Je sais que les poissons en gobent et que j’en gobe en gobant un poisson, mais dégustant cette dorade je ne sens pas le plastique. Je sais mais je ne sens pas. Cette chose qui affecte mes organes ne m’affecte pas. Mes sens contredisent ma sensibilité écologique naissante. Mes sens ont les accents du bon sens. La preuve que le réchauffement climatique c’est du flan : l’hiver a été glacial, pérore le bon sens. La preuve que la baie de Douarnenez n’est pas polluée, c’est qu’elle n’a pas changé d’aspect – toujours aussi belle, comme Jennifer Lopez.
Le pire n’est pas spectaculaire
Le bon sens peut pérorer parce que la saisie écologique des problèmes est en grande partie contre-intuitive. On pourrait dire : contre-sensible. Même les catastrophes naturelles n’en imposent pas au bon sens. Les images des incendies californiens ou du métro de New York inondé ne contiennent pas leur corrélation avec le dérèglement climatique. Or, à l’égal des lobbys pharmaceutiques, les lobbys de l’industrie fossile procèdent surtout en semant le doute sur le lien de causalité.
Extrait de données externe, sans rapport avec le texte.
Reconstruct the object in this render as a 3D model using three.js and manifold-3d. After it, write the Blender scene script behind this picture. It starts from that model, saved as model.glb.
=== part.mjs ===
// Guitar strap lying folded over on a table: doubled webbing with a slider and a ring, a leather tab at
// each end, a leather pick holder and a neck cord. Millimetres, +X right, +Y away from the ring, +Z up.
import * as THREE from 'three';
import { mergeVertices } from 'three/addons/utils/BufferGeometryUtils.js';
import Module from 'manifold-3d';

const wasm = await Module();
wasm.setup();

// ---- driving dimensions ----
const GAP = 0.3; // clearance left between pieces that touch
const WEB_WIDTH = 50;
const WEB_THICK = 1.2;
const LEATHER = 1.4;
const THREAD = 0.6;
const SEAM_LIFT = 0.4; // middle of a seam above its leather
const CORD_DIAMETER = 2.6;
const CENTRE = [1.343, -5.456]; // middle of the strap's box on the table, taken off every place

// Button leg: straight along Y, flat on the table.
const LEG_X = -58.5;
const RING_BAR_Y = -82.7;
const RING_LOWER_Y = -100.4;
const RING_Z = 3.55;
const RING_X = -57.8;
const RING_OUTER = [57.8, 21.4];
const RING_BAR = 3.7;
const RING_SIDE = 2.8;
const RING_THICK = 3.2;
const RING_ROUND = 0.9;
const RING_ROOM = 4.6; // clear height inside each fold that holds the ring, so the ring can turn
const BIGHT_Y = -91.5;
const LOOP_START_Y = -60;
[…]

De même qu’on brouille le lien entre tel médicament et une vague de cancers, on brouille le lien entre tel ouragan et le dérèglement, ou entre le dérèglement et les émissions de carbone.
Reformulation du problème : la sensibilisation écologique passe par des images, mais aucune image n’incarne la causalité sur laquelle repose toute la conviction écologique. La causalité s’avère par des chiffres et des courbes qui ne font pas image. Par ailleurs, l’image édifiante de périmètres marins recouverts de déchets ne dit rien du réel moléculaire de la plastification des océans. Ces images nous renseignent autant qu’elles nous égarent. Aussi bien, la maltraitance animale constitue, dans la comptabilité écologique globale, un aspect très secondaire de la gigantesque nocivité de l’élevage industriel, dont les tenants principaux sont plus difficiles à incarner que la castration à vif des porcelets. Les images spectaculaires ne sont pas adéquates car le pire de ce qui arrive n’est pas spectaculaire. Les images douloureuses sont à moitié mensongères car le pire de ce qui arrive est, à ce stade, indolore.
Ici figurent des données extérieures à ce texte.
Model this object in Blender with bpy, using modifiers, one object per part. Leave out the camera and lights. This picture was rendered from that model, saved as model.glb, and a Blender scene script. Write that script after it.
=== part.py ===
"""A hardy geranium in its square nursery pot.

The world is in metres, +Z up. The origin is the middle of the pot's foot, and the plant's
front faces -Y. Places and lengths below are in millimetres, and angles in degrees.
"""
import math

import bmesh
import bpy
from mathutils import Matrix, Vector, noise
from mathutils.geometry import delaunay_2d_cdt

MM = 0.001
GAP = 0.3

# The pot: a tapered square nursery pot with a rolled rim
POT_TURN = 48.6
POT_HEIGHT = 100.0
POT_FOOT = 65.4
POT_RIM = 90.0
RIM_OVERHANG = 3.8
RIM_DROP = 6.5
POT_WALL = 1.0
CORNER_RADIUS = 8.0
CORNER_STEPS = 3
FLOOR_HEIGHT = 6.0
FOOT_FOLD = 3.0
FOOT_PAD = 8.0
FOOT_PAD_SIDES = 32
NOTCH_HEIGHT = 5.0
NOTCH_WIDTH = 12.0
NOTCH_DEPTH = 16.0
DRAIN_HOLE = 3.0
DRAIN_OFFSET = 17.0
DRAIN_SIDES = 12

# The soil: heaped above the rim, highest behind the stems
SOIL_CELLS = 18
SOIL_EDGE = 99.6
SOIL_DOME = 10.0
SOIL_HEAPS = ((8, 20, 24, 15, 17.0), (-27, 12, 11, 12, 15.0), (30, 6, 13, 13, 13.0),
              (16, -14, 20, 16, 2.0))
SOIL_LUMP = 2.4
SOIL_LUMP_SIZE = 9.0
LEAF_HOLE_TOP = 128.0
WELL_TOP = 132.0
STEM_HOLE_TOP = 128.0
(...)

Le désastre en cours, il faudrait que je le sente passer. Il faudrait que l’indolore soit rendu douloureux. Ce n’est pas une option masochiste mais vitaliste. La vie insensible n’est pas la vie. La vie, on la sent passer ou bien ce n’est plus la vie. Pour éprouver ce qui progresse à petit feu, de façon insidieuse et quasi insensible, je dois rendre sensible mon quotidien. Je suis mollement sensibilisé parce que mon quotidien est insensibilisé. Mon quotidien est abstrait. Je mange des choses dont je connais à peine le nom, rarement la provenance, jamais les conditions réelles de production, de traitement, d’emballage, d’acheminement. Je ne sais pas ce que je fais. Je ne sais pas le mal que je me fais.
Au fil des années, moi, l’homme marchandisé, j’ai dévitalisé l’action vitale de manger. Dévitalisé ma vie. Ma sensibilité écologique s’affinera si je travaille à vivre ma vie. À la vivre véritablement. Ma sensibilité écologique requiert une vie écologique. C’est une sorte de boucle. Un chien qui se mord la queue. Une route en cercle. Mais c’est la seule.